— Begin ENTRIES SUPPLIED —
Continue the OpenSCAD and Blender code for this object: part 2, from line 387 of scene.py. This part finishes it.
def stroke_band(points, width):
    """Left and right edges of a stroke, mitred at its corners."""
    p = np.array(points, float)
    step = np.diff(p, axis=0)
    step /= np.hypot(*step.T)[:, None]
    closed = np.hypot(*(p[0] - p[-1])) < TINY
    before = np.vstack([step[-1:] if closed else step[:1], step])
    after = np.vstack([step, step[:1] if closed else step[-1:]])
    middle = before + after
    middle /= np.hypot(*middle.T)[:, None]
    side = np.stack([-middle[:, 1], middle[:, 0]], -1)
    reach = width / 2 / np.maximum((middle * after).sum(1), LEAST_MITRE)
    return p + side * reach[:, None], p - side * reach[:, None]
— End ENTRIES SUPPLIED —
— Begin ENTRIES SUPPLIED —
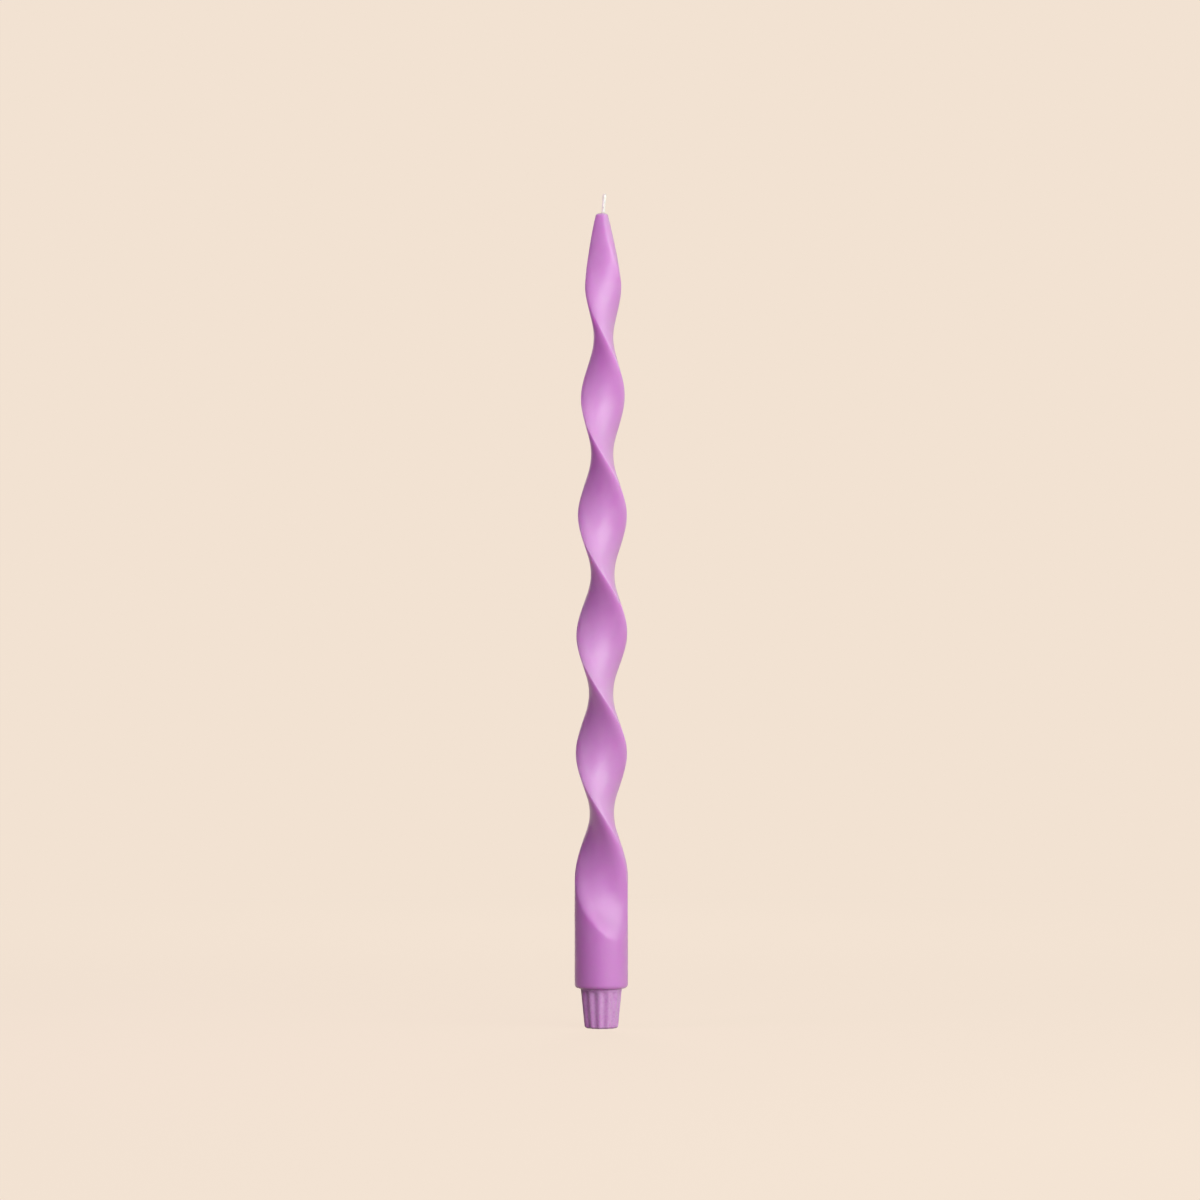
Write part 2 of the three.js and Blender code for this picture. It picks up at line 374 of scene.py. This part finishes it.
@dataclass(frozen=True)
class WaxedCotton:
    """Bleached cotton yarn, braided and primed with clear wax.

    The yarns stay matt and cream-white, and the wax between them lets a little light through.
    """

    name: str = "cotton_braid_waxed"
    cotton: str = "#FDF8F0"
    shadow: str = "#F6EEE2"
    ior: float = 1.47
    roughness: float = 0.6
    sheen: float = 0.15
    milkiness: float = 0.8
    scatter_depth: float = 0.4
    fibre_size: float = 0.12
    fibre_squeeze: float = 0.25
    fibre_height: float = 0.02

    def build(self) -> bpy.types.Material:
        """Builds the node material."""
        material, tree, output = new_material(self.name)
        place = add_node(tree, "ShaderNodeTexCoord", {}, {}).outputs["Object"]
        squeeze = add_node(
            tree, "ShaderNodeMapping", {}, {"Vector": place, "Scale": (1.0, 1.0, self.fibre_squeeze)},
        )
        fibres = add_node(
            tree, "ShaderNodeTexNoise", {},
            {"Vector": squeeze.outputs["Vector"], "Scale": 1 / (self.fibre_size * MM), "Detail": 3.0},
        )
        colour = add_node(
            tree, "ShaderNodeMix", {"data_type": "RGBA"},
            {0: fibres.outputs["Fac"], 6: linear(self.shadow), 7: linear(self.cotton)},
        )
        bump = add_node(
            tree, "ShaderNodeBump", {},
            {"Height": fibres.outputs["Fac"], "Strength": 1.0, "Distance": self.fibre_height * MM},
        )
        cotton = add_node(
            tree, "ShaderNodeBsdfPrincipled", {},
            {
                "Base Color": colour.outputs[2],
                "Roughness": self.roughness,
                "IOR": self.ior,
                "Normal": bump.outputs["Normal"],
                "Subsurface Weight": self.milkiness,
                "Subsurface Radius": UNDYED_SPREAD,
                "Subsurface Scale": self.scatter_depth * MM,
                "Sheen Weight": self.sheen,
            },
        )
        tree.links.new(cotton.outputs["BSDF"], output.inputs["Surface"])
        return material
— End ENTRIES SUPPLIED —
### EXERCISE REQUIREMENTS:
Extract exactly and only the lines above from the line containing "Write part 2" through the line containing "fibre_height: float = 0.02", both end lines included.

### CORRECT RESULT:
Write part 2 of the three.js and Blender code for this picture. It picks up at line 374 of scene.py. This part finishes it.
@dataclass(frozen=True)
class WaxedCotton:
    """Bleached cotton yarn, braided and primed with clear wax.

    The yarns stay matt and cream-white, and the wax between them lets a little light through.
    """

    name: str = "cotton_braid_waxed"
    cotton: str = "#FDF8F0"
    shadow: str = "#F6EEE2"
    ior: float = 1.47
    roughness: float = 0.6
    sheen: float = 0.15
    milkiness: float = 0.8
    scatter_depth: float = 0.4
    fibre_size: float = 0.12
    fibre_squeeze: float = 0.25
    fibre_height: float = 0.02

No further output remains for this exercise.